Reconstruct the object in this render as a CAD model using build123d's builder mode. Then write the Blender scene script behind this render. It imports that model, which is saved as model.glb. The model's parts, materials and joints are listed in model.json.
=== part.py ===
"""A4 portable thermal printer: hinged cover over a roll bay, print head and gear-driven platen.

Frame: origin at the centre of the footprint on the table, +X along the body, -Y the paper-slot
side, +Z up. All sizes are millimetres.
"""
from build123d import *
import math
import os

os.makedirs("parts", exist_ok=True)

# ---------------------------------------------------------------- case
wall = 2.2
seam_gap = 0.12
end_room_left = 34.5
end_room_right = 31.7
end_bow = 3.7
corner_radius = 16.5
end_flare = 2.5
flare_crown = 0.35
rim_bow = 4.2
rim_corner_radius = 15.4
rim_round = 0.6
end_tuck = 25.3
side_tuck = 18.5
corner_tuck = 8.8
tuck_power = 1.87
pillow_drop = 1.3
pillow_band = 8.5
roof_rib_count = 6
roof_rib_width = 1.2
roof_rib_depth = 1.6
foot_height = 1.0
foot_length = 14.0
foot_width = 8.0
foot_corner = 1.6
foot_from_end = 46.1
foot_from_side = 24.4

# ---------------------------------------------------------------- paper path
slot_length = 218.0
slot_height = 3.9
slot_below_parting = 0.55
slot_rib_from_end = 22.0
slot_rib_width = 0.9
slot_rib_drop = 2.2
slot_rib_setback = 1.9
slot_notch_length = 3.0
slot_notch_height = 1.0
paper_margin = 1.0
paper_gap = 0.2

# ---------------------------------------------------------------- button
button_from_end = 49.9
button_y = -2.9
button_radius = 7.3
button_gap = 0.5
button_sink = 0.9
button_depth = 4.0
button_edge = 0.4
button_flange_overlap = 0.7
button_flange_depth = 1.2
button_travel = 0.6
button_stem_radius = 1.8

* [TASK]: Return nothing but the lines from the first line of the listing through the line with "and gear-driven platen.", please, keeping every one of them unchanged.

* [COMPLETED TASK]:
Reconstruct the object in this render as a CAD model using build123d's builder mode. Then write the Blender scene script behind this render. It imports that model, which is saved as model.glb. The model's parts, materials and joints are listed in model.json.
=== part.py ===
"""A4 portable thermal printer: hinged cover over a roll bay, print head and gear-driven platen.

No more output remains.